Though activism has long been a part of Philippine history, there are still others who tend to look down on those who take part in it. Most common are the beliefs that all activists are members of the New People’s Army or the Communist Party of the Philippines, or are just bored students wasting their time. 

Often, others think that it’s better to just let activists be – that they’ll get bored of what they’re doing eventually, and they’ll go back to schooling when they’ve had enough of their rebellion. But being an activist is so much more than all of these stereotypes. Ay and De Leon are living proof of that.

De Leon disagrees with the idea that activists are eventually going to get tired of the work that they’re doing. 

“Sa panahon na ginugol ko para mag-organisa, mas lalo akong natutuwa at ginaganahan kada-araw,” she countered. “Malinaw kasi sa akin na mahalaga ang aking ginagawa, [at] mahal ko ang masang pinagsisilbihan ko, kaya hindi ako magsasawa.”

Ay believes that some may want to return back to their petit bourgeois lives, but that’s only a part of the struggle against one’s class interests – a test, even, to see if they can fully commit themselves to the struggle and serve the people. It’s meant to be hard, but it’s an obstacle that needs to be overcome.

In defense of the negative stereotypes of communism, Ay said the ideology has been largely targeted by black propaganda over the years. But she said the core of communism is one of genuine social change.

“In the midst of intensifying struggles in cheap labor and docile working conditions, militarization in the countryside, exploitation at large even in the middle forces, no exploited would ever refuse genuine social change,” she said. 

De Leon agrees with the notion that many have yet to understand what communism truly means, and argues that there is nothing wrong with what activists are fighting for. In the long run, all they want is a society wherein there is justice for everyone.

Worth fighting for

In the modern day, activists are still immensely misunderstood. Many think that they hope to bring violence and disorganization into the Philippines, but their mission is quite the opposite.

At Anakbayan Morayta, for example, Ay and the rest of her collective fight to raise awareness about their education campaign and other national issues. Most recently, they sought to bring  attention to the increase in tuition and other fees in schools as well as to the Maharlika Investment Fund, deeming the latter to be the number one issue that would affect the masses. 

Anakbayan and De Leon’s collective seek to make known the issue of red-tagging in the Philippines, aiming to help others understand what exactly it is and why it’s such a big deal. They also hope to show the people the state of each sector in the Philippines, and the things that need to be done to achieve a society that’s truly free.

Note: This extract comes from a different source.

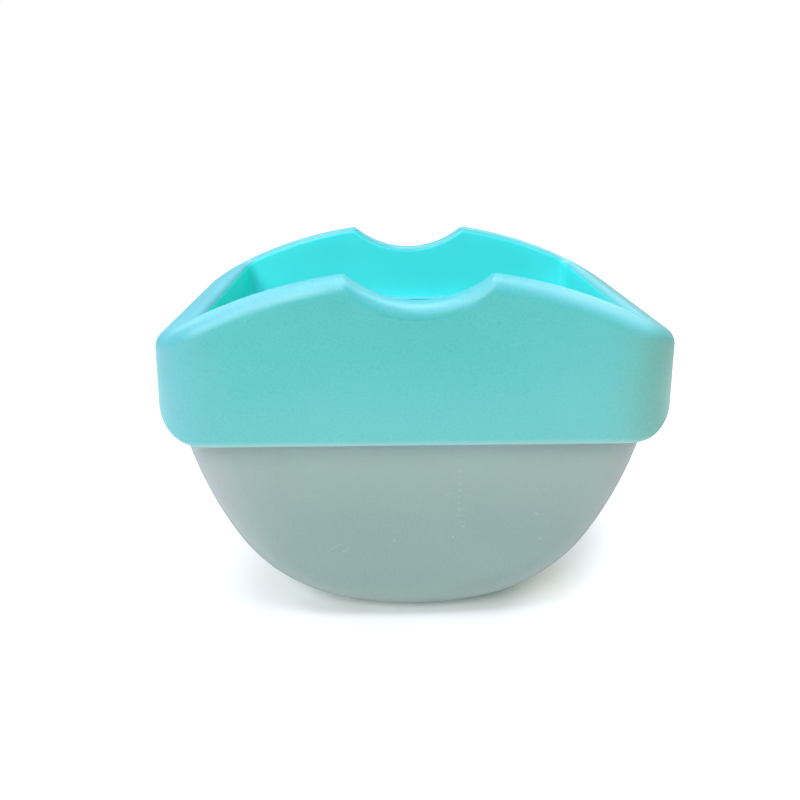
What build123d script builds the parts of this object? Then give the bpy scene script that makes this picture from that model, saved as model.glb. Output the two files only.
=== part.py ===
from build123d import *
import math
import os

# Hair colour bowl: a translucent half-drum bowl and a splash collar that lifts off it.
# Millimetres, +Z up, X along the length, origin at the centre of the foot.

# Overall size
collar_length = 144.0
collar_depth = 93.0
crown_height = 111.58         # top of the crown arc, before the brush rests are cut into it

# Collar, outside
collar_bottom = 64.8
collar_corner = 17.0          # upright corners, seen from above
collar_chin = 14.0            # lower corners, seen from the front
collar_draft = 4.0            # degrees, wider at the bottom
crown_radius = 136.0
rest_radius = 29.5            # brush rest in the middle of each long wall
rest_half_width = 19.2
rim_outer_round = 5.2
rim_inner_round = 1.8
rest_outer_round = 4.2
rest_corner_round = 2.2
rest_corner_reach = 3.0       # how far along X a corner's edges lie from rest_half_width
bell_rise = 0.1               # the rests' outer rounds stop this far short of blending out
skirt_edge_round = 0.8

# Collar, inside
wall = 2.0
crown_web = 3.8               # thickness under the rounded rim
throat_half_length = 58.0
throat_half_depth = 37.7
throat_corner = 3.5
ledge_top = 85.0
ledge_thickness = 2.2
plug_drop = 8.0               # how far the plug hangs into the bowl below the ledge
plug_gap = 0.3                # between the plug and the inside of the bowl
neck_gap = 0.5                # between the collar's lower opening and the bowl

# Bowl
bowl_half_depth = 39.0
bowl_wall = 2.2
bowl_edge_round = 14.0
bowl_rim_round = 0.7
rim_gap = 0.2                 # between the bowl's rim and the underside of the ledge
neck_arc = (15.0, 9.0)        # radius, turn in degrees, from the upright neck downwards
side_arc = (110.0, 21.0)
belly_arc = (51.0, 46.0)
base_arc = (95.0, 14.0)
foot_cut = 0.35               # depth taken off the base arc to make the flat foot
past = 20.0                   # how far cutting blocks run past what they cut

belly_arcs = (neck_arc, side_arc, belly_arc, base_arc)


def belly_span(project):
    """How far the arcs of one side run, across (cosine) or down (sine)."""
    angle = 0.0
    span = 0.0
    for radius, turn in belly_arcs:
        span += radius * (project(math.radians(angle + turn)) - project(math.radians(angle)))
        angle += turn
    return abs(span)


bowl_half_length = belly_span(math.cos)
neck_bottom = belly_span(math.sin) - foot_cut
skirt_length = collar_length + 2 * collar_chin * math.tan(math.radians(collar_draft))
ledge_under = ledge_top - ledge_thickness
bowl_rim = ledge_under - rim_gap
plug_half_length = bowl_half_length - bowl_wall - plug_gap
plug_half_depth = bowl_half_depth - bowl_wall - plug_gap
plug_corner = bowl_edge_round - bowl_wall - plug_gap
rest_centre = (crown_height - crown_radius
               + math.sqrt(crown_radius**2 - rest_half_width**2)
               + math.sqrt(rest_radius**2 - rest_half_width**2))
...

To those itching to make a change in the world, De Leon and Ay encourage them to reach out to their local national democratic mass organization. 

Ay said contradictions are a part of the collective struggle, whether you’re a full-time activist or a part-time one. And there’s no small or big contribution when it comes to serving the masses; in her words, activism is the antithesis of individualism, and you’ll always have someone to help you come hell or high water.

De Leon said that while deciding to be an activist may not be easy, it’s important to focus on why you’re doing what you’re doing, and who exactly you’re doing it for. There’s nothing wrong with feeling nervous or scared, but you need to overcome that eventually if you want to be of help to the masses, she said. 

“Wag tayong matakot na subukan ang mga bagay na alam nating para sa ikabubuti ng mas nakararami. Kasama ng ating mga prinsipyo, maiigpawan natin ang lahat ng kontradiksyon,” she said. 

* Ay has asked that her real name be withheld for privacy and security purposes.